When I thought it was just a few hundred graduate students who were being mistreated by an unresponsive college administration, I shook my head sadly and bought the next round of drinks for Sam and his friends. But when I learned that more than 20 unions had joined forces to combat change—and, in particular, to thwart efforts at tenure reform—I realized the stakes had changed. Sam and his friends were no longer merely second-class citizens unfortunate to have pulled the short straw of Professor Evans. They were frontline troops in an important skirmish.
If Sam couldn't get a dean to offer an alternative choice to a bottom-ranked professor, how will governors or mayors be able to replace ineffective schoolteachers where there is no effective evaluation system in place?

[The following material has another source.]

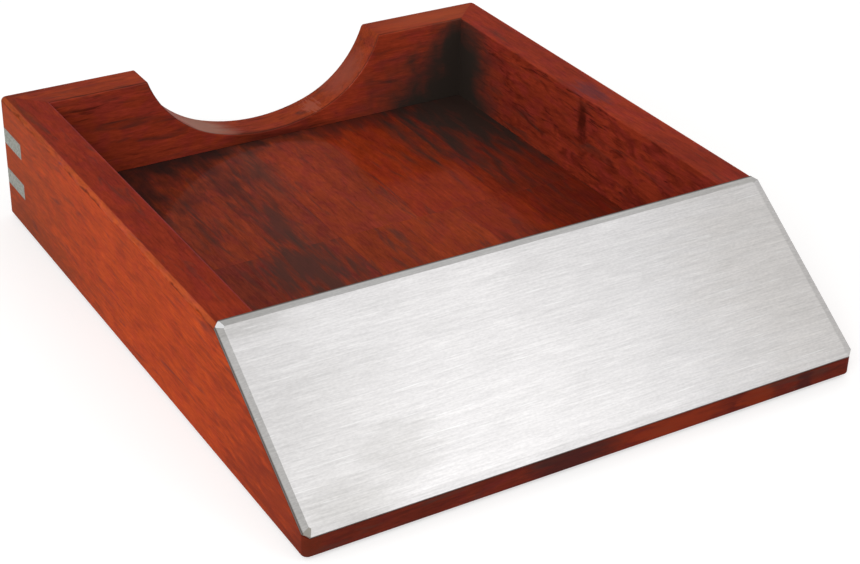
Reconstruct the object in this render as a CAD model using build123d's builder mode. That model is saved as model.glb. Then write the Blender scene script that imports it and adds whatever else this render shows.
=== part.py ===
"""Memo tray: a mitred hardwood frame with keyed rear corners, a sloped front and a metal face plate.

Millimetres. X runs across the tray, the front faces -Y, +Z is up, and the origin lies on the
table under the middle of the tray.
"""
import os
from itertools import cycle
from math import atan2, cos, hypot, sin, sqrt, tan

from build123d import *

# Overall size of the wooden frame
frame_width = 165.0
frame_depth = 195.0
frame_height = 38.5

# Boards
board = 11.5
front_board_thickness = 10.5
rim_length = 148.0
toe_height = 5.5
corner_radius = 1.8
rim_radius = 1.4
arris_radius = 0.5
base_radius = 0.8

# Finger cut-out in the back board: a wide bottom arc that runs into two tighter flanks
cutout_lip = 2.6
cutout_bottom_radius = 57.0
cutout_bottom_angle = 18.5
cutout_flank_radius = 34.5

# Floor panel, glued up from staves in two rows and held in grooves
floor_level = 11.0
floor_thickness = 5.0
groove_depth = 3.5
groove_play = 0.1
expansion_gap = 0.3
rear_row_length = 69.0
rear_stave_widths = (22.8, 20.3, 19.6, 26.6, 28.3)
front_stave_widths = (22.5, 20.3, 20.2, 19.7, 20.2, 19.7)
least_stave = 9.0

# Corner keys
key_thickness = 5.0
key_spacing = 13.2
key_rise = 0.6
key_to_groove = 0.35

# Dowels between the front board and the sides
dowel_radius = 2.5
dowel_length = 15.0
dowel_in_side = 7.0
dowel_glue_gap = 0.1
dowel_chamfer = 0.5
dowel_from_rim = 18.0
dowel_above_floor = 1.4

# Face plate and the film that holds it
plate_thickness = 1.0
plate_corner_cut = 1.6
bevel_width = 2.0
bevel_depth = 0.4
film_thickness = 0.2
film_inset = 4.0

# Felt feet
foot_radius = 4.0
foot_height = 1.0
foot_place = 14.0

# Levels and places worked out from the sizes above
half_width = frame_width / 2
inner_half = half_width - board
back_y = frame_depth / 2
front_y = -frame_depth / 2
inner_back_y = back_y - board
rim_front_y = back_y - rim_length
base_z = foot_height
rim_z = base_z + frame_height
toe_z = base_z + toe_height
floor_top = base_z + floor_level
floor_bottom = floor_top - floor_thickness

slope_rise = rim_z - toe_z
slope_run = rim_front_y - front_y
slope_angle = atan2(slope_rise, slope_run)
slope_length = hypot(slope_rise, slope_run)
plumb_thickness = front_board_thickness / cos(slope_angle)


def inner_slope_y(height):
    """Y of the front board's inner sloping face at a height."""
    return rim_front_y - (rim_z - plumb_thickness - height) / tan(slope_angle)


def on_slope(distance, depth):
    """Y and Z of a point down the slope from the rim, at a depth below its surface."""
    y = rim_front_y - distance * cos(slope_angle) + depth * sin(slope_angle)
    z = rim_z - distance * sin(slope_angle) - depth * cos(slope_angle)
    return y, z


floor_front_y = inner_slope_y(floor_bottom) - groove_depth + expansion_gap
floor_back_y = inner_back_y + groove_depth - expansion_gap
floor_half = inner_half + groove_depth - expansion_gap
row_joint_y = inner_back_y - rear_row_length
groove_front_y = floor_front_y - expansion_gap
groove_height = floor_thickness + groove_play

key_leg = 2 * (board - groove_depth) - key_to_groove * sqrt(2)
key_middle_z = base_z + frame_height / 2 + key_rise
key_levels = {"upper": key_middle_z + key_spacing / 2, "lower": key_middle_z - key_spacing / 2}

dowel_depth = front_board_thickness / 2
lower_dowel_z = floor_top + dowel_above_floor + dowel_radius
lower_dowel_drop = rim_z - lower_dowel_z - dowel_depth * cos(slope_angle)
dowel_places = {
    "upper": on_slope(dowel_from_rim, dowel_depth),
    "lower": on_slope(lower_dowel_drop / sin(slope_angle), dowel_depth),
}
dowel_in_front = dowel_length - dowel_in_side
dowel_hole = dowel_radius + dowel_glue_gap

sides = {"left": -1, "right": 1}


def mitre_plane(hand):
    """Upright plane of the mitre at a rear corner, facing the back board."""
    return Plane(origin=(hand * half_width, back_y, 0), x_dir=(0, 0, 1), z_dir=(-hand, 1, 0))


def slope_plane(height):
    """Plane parallel to the sloped front, at a height above the wood, centred on the slope."""
    y, z = on_slope(slope_length / 2, -height)
    return Plane(origin=(0, y, z), x_dir=(1, 0, 0), z_dir=(0, -sin(slope_angle), cos(slope_angle)))


def key_plan(hand):
    """Plan of a key at one rear corner, drawn into the sketch being built."""
    corner_x = hand * half_width
    Polygon(
        (corner_x, back_y),
        (corner_x, back_y - key_leg),
        (corner_x - hand * key_leg, back_y),
        align=None,
    )


def cut_key_slots():
    """Saws the key slots through both rear corners of the board being built."""
    for level in key_levels.values():
        with BuildSketch(Plane.XY.offset(level - key_thickness / 2)) as slots:
            for hand in sides.values():
                key_plan(hand)
        extrude(slots.sketch, amount=key_thickness, mode=Mode.SUBTRACT)


def cut_floor_groove():
    """Cuts the groove for the floor panel into the board being built."""
    groove_length = inner_back_y + groove_depth - groove_front_y
    groove_width = 2 * (inner_half + groove_depth)
    with BuildSketch(Plane.XY.offset(floor_bottom)) as groove:
        with Locations((0, groove_front_y)):
            Rectangle(groove_width, groove_length, align=(Align.CENTER, Align.MIN))
    extrude(groove.sketch, amount=groove_height, mode=Mode.SUBTRACT)


def ease(edges, radius):
    """Rounds edges of the board being built, never by more than a third of the board."""
    fillet(edges, min(radius, board / 3))


pieces = []


def keep(builder, name):
    """Names a finished piece and puts it on the list to write."""
    builder.part.label = name
    pieces.append(builder.part)


# Left side: rectangular board with its front end sawn down to the toe, mitred at the rear
with BuildPart() as left_side:
    with BuildSketch(Plane.YZ.offset(-half_width)):
        with BuildLine():
            Polyline(
                (front_y, base_z),
                (front_y, toe_z),
                (rim_front_y, rim_z),
                (back_y, rim_z),
                (back_y, base_z),
                close=True,
            )
        make_face()
    extrude(amount=board)
    ease(left_side.edges().filter_by(Axis.Z).group_by(Axis.X)[0], corner_radius)
    ease(left_side.edges().filter_by(Axis.Y).group_by(Axis.Z)[-1].sort_by(Axis.X)[0], rim_radius)
    ease(left_side.edges().filter_by(Axis.Y).group_by(Axis.Z)[-1].sort_by(Axis.X)[-1], arris_radius)
    ease(left_side.faces().sort_by(Axis.Z)[0].edges(), base_radius)
    split(bisect_by=mitre_plane(sides["left"]), keep=Keep.BOTTOM)
    cut_floor_groove()
    cut_key_slots()
    for place in dowel_places.values():
        with BuildSketch(Plane.YZ.offset(-inner_half)):
            with Locations(place):
                Circle(dowel_hole)
        extrude(amount=-dowel_in_side - expansion_gap, mode=Mode.SUBTRACT)
keep(left_side, "left_side")

# Right side: the left one's mirror image
with BuildPart() as right_side:
    mirror(left_side.part, about=Plane.YZ)
keep(right_side, "right_side")

# Back board: mitred at both ends, with the finger cut-out down almost to the floor
with BuildPart() as back_board:
    with BuildSketch(Plane.XZ.offset(-back_y)):
        with Locations((0, base_z)):
            Rectangle(frame_width, frame_height, align=(Align.CENTER, Align.MIN))
        with BuildLine():
            bottom_arc = JernArc(
                start=(0, floor_top + cutout_lip),
                tangent=(1, 0),
                radius=cutout_bottom_radius,
                arc_size=cutout_bottom_angle,
            )
            flank_arc = JernArc(
                start=bottom_arc @ 1,
                tangent=bottom_arc % 1,
                radius=cutout_flank_radius,
                arc_size=90 - cutout_bottom_angle,
            )
            cutout_side = (flank_arc @ 1).X
            cutout_top = rim_z + cutout_bottom_radius
            Polyline(flank_arc @ 1, (cutout_side, cutout_top), (0, cutout_top))
            mirror(about=Plane.YZ)
        make_face(mode=Mode.SUBTRACT)
    extrude(amount=board)
    ease(back_board.edges().filter_by(Axis.Z).group_by(Axis.Y)[-1], corner_radius)
    ease(back_board.edges().filter_by(Axis.X).group_by(Axis.Z)[-1].group_by(Axis.Y)[-1], rim_radius)
    ease(back_board.edges().filter_by(Axis.X).group_by(Axis.Z)[-1].group_by(Axis.Y)[0], arris_radius)
    ease(back_board.edges().filter_by(Axis.X).group_by(Axis.Z)[0], base_radius)
    cutout_arcs = back_board.faces().filter_by(Axis.Y).edges().filter_by(GeomType.CIRCLE)
    top_arrises = back_board.edges().filter_by(Axis.Y).group_by(Axis.Z)[-1]
    cutout_ends = top_arrises.sort_by(lambda edge: abs(edge.center().X))[:2]
    ease(cutout_arcs + cutout_ends, arris_radius)
    for hand in sides.values():
        split(bisect_by=mitre_plane(hand), keep=Keep.TOP)
    cut_floor_groove()
    cut_key_slots()
keep(back_board, "back_board")

# Front board: laid back between the sides, with its top cut plumb under the rim
with BuildPart() as front_board:
    with BuildSketch(Plane.YZ.offset(-inner_half)):
        with BuildLine():
            Polyline(
                (front_y, base_z),
                (front_y, toe_z),
                (rim_front_y, rim_z),
                (rim_front_y, rim_z - plumb_thickness),
                (inner_slope_y(base_z), base_z),
                close=True,
            )
        make_face()
    extrude(amount=2 * inner_half)
    ease(front_board.edges().filter_by(Axis.X).group_by(Axis.Z)[0].sort_by(Axis.Y)[0], base_radius)
    cut_floor_groove()
    for hand in sides.values():
        for place in dowel_places.values():
            with BuildSketch(Plane.YZ.offset(hand * inner_half)):
                with Locations(place):
                    Circle(dowel_hole)
            extrude(amount=-hand * (dowel_in_front + expansion_gap), mode=Mode.SUBTRACT)
keep(front_board, "front_board")


def stave_edges(widths):
    """X of a row's edges and joints, laid from the left until what is left is the last stave."""
    edges = [-floor_half]
    for width in cycle(widths):
        if edges[-1] + width > floor_half - least_stave:
            break
        edges.append(edges[-1] + width)
    return [*edges, floor_half]


# Floor panel: two rows of staves, butted end to end and glued edge to edge
rows = {
    "rear": (row_joint_y, floor_back_y, stave_edges(rear_stave_widths)),
    "front": (floor_front_y, row_joint_y, stave_edges(front_stave_widths)),
}
for row, (near_y, far_y, edges) in rows.items():
    for number, (left_x, right_x) in enumerate(zip(edges, edges[1:]), start=1):
        with BuildPart() as stave:
            with BuildSketch(Plane.XY.offset(floor_bottom)):
                with Locations(((left_x + right_x) / 2, (near_y + far_y) / 2)):
                    Rectangle(right_x - left_x, far_y - near_y)
            extrude(amount=floor_thickness)
        keep(stave, f"floor_stave_{row}_{number}")

# Corner keys: triangles of bar let into the mitres and dressed flush with both faces
for side, hand in sides.items():
    for level, middle_z in key_levels.items():
        with BuildPart() as key:
            with BuildSketch(Plane.XY.offset(middle_z - key_thickness / 2)):
                key_plan(hand)
            extrude(amount=key_thickness)
            outward = Axis((0, 0, 0), (hand, 1, 0))
            ease(key.edges().filter_by(Axis.Z).sort_by(outward)[-1], corner_radius)
        keep(key, f"key_{side}_{level}")

# Dowels: hidden pins that carry the front board between the sides
for side, hand in sides.items():
    for level, place in dowel_places.items():
        with BuildPart() as dowel:
            with BuildSketch(Plane.YZ.offset(hand * (inner_half + dowel_in_side))):
                with Locations(place):
                    Circle(dowel_radius)
            extrude(amount=-hand * dowel_length)
            chamfer(dowel.edges().filter_by(GeomType.CIRCLE), dowel_chamfer)
        keep(dowel, f"dowel_{side}_{level}")

# Plate film: thin double-sided sheet between the slope and the plate
with BuildPart() as plate_film:
    with BuildSketch(slope_plane(0)):
        Rectangle(frame_width - 2 * film_inset, slope_length - 2 * film_inset)
    extrude(amount=film_thickness)
keep(plate_film, "plate_film")

# Face plate: sheet with clipped corners and a shallow bevel all round, over the whole slope
with BuildPart() as front_plate:
    with BuildSketch(slope_plane(film_thickness)) as plate_outline:
        Rectangle(frame_width, slope_length)
        chamfer(plate_outline.vertices(), plate_corner_cut)
    extrude(amount=plate_thickness)
    plate_face = front_plate.faces().filter_by(slope_plane(0)).sort_by(Axis.Z)[-1]
    chamfer(plate_face.edges(), bevel_width, bevel_depth, reference=plate_face)
keep(front_plate, "front_plate")

# Feet: felt discs under the side boards
for end, foot_y in {"front": front_y + foot_place, "rear": back_y - foot_place}.items():
    for side, hand in sides.items():
        with BuildPart() as foot:
            with BuildSketch():
                with Locations((hand * (half_width - board / 2), foot_y)):
                    Circle(foot_radius)
            extrude(amount=foot_height)
        keep(foot, f"foot_{end}_{side}")

os.makedirs("parts", exist_ok=True)
for piece in pieces:
    export_step(piece, f"parts/{piece.label}.step")
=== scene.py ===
"""Memo tray: a lacquered hardwood tray with aluminium corner keys and a sloped, brushed face plate."""
import math

import bpy
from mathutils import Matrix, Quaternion, Vector

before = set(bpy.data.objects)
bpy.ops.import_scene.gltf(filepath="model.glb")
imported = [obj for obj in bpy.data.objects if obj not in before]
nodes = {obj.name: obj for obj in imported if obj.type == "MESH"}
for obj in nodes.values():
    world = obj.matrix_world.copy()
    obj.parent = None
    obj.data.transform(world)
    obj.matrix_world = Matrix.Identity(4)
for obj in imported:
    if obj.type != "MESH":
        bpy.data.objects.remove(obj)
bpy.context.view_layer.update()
mm = 0.001


# Floor: staves of hardwood, glued edge to edge in two rows, planed, stained red-brown and lacquered.
# Each stave took the stain in its own way, so the joints show as soft steps of tone. Charcoal
# heartwood runs along some staves, and painted shade darkens the corners and the feet of the walls.
def linear(colour):
    """Linear RGBA of an sRGB hex colour."""
    channels = [int(colour[i:i + 2], 16) / 255 for i in (1, 3, 5)]
    channels = [c / 12.92 if c < 0.04045 else ((c + 0.055) / 1.055) ** 2.4 for c in channels]
    return (*channels, 1)


def grey(value):
    """Linear RGBA of a grey that darkens or lightens what it is multiplied with."""
    return (value, value, value, 1)


def add(tree, kind, inputs=None, output=None, stops=None, **settings):
    """Adds a node with its settings, values, links and two ramp stops, and returns one output."""
    node = tree.nodes.new(kind)
    for name, value in settings.items():
        setattr(node, name, value)
    sockets = {socket.identifier: socket for socket in node.inputs}
    for name, value in (inputs or {}).items():
        if isinstance(value, bpy.types.NodeSocket):
            tree.links.new(value, sockets[name])
        else:
            sockets[name].default_value = value
    if stops:
        for point, (position, colour) in zip(node.color_ramp.elements, stops):
            point.position = position
            point.color = colour
    outputs = {socket.identifier: socket for socket in node.outputs}
    return outputs[output] if output else node.outputs[0]


blend = {"output": "Result_Color", "data_type": "RGBA"}
multiply = {"output": "Result_Color", "data_type": "RGBA", "blend_type": "MULTIPLY"}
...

For Sam and his classmates, there is probably not much more they can do. They're stuck with Professor Evans—and the handful of similarly awful professors on any campus who remain off-limits thanks to tenure and the unwillingness of deans to take them on. As Sam put it, he can't wait for that first letter to arrive after he graduates, asking him to contribute to his alma mater. He won't be sending a bucket of offal. But he does plan to stuff the donation envelope with a printout of Professor Evans' evaluations.